I agreed with that paragraph when I first read it during my morning commute. Erickson was basically saying the same thing as me; being for a strong military and a strong response to terrorism does not necessarily make someone a conservative.

During the commute home, to my surprise, I learned that many people branded Erickson an anti-Semite. Apparently his “Likud” comment was interpreted as a charge of dual loyalty. Not knowing Erick personally (met him a few times) but being a pretty regular Red State reader, I can attest to the fact that nothing in his writings have ever struck me as anti-Semitic.

Erick is not the most subtle person around. If he were to make a charge of dual loyalty, the reader would be hit over the head with it. Kind of the way Media Matters’ Senior Fellow MJ Rosenberg does when he calls Jews who support Israel “Israel-Firsters,” or the way Sirius XM sports jock Chris Russo and his partner at the time, WFAN’s Mike Francesa, did right after 9/11 when they called for Americans of the Jewish faith to take a loyalty oath.

Erickson is not big on subtlety, but he is also not an anti-Semite and his criticism of Jennifer Rubin was 100% on the money.

More despicable than the misinterpretation of Erickson’s comment was Jennifer Rubin’s arrogant response to it, which not only slammed the Red State big shot but the entire blogging profession which pays her salary.

“You want a Washington Post journalist to comment on an anti-Semitic screed by some blogger?” Rubin asked. “My arms are not long enough to punch down that far.”

Even though she ironically just did what she said she was too good to do.

Allow me to remind Rubin what it says right under her name with every post:

Jennifer Rubin writes the Right Turn blog for The Post, offering reported opinion from a conservative perspective.

You see Jennifer Rubin is one of those “some blogger” types. And maybe to the readers of the very liberal Washington Post she is a conservative, but to the rest of us conservatives she is nothing more than an arrogant “not conservative blogger” who is not a big fan of either conservatives or bloggers.
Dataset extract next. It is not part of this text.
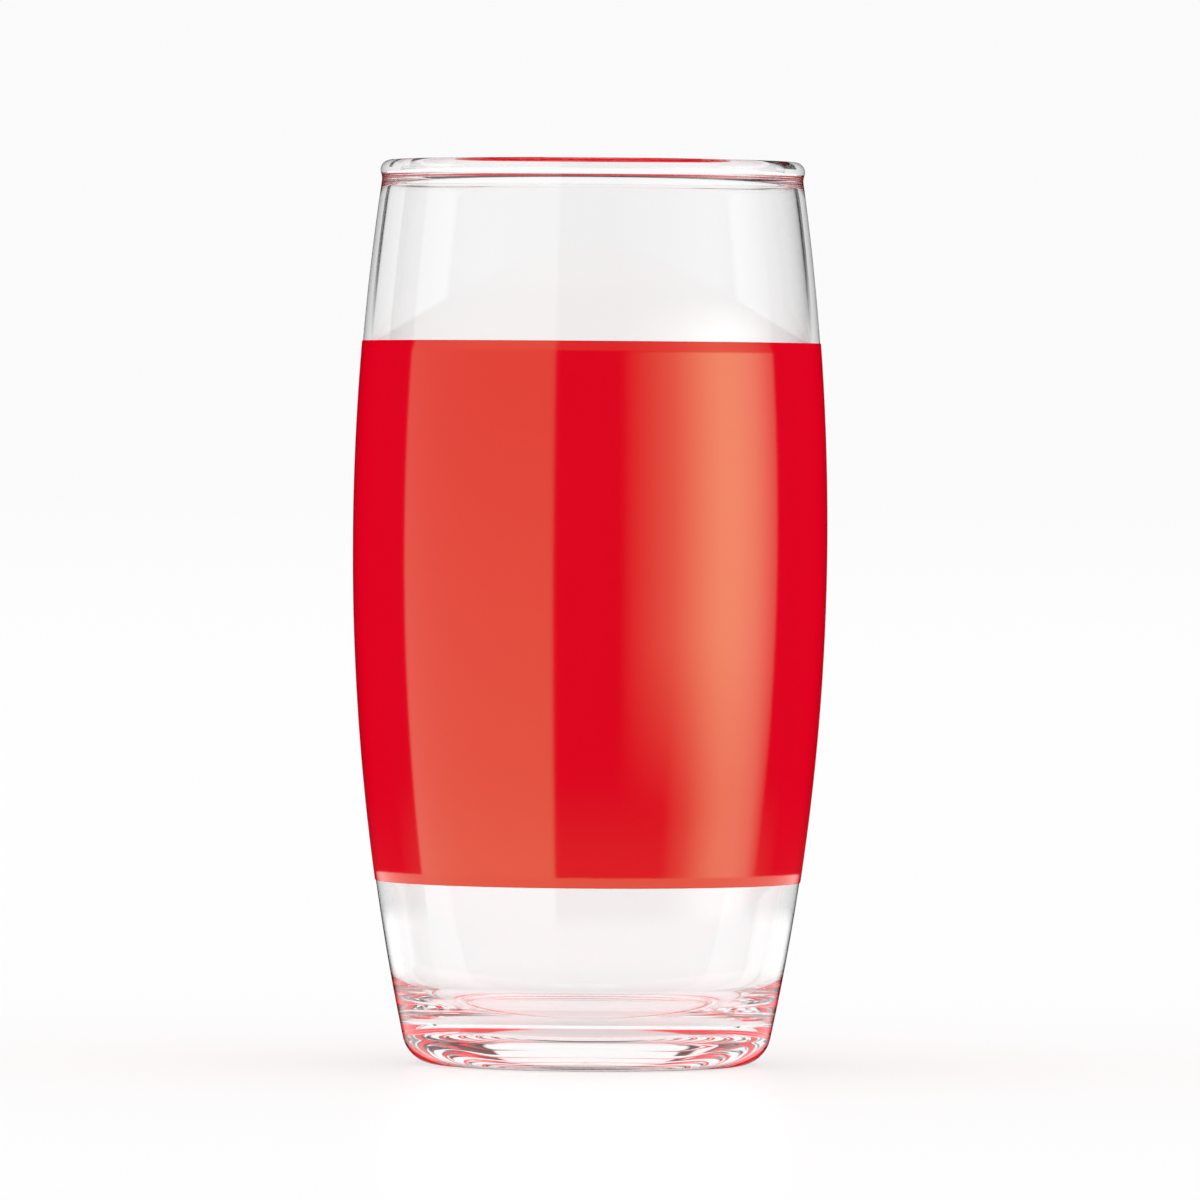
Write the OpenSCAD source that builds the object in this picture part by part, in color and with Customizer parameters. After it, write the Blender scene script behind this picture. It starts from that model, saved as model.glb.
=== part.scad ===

If Rubin believes bloggers are so low that she could not reach down to punch one in the nose, she can get the hell out! There are plenty of bloggers (like me ) working a regular job during the day, coming home to write all hours of the night, and waking early to write again. We would kill to get a paid gig, so we take any story. Most of the time we are writing because we feel passionate about our chosen subjects. Most of the time we do not get paid for toiling at all hours, but our tip jars are always open (see upper left-hand column).

Rubin should quit the j0b she disparages, or maybe it’s time for the Washington Post to hire a real conservative to blog from the “right side” of the issues. Dave Weigel is not a conservative and neither is Jennifer Rubin. Why not hire someone like Ed Morrissey of Hot Air or, since he has a mega-sized blog to run, maybe they should pick someone else. I understand that Yid With Lid guy is pretty good.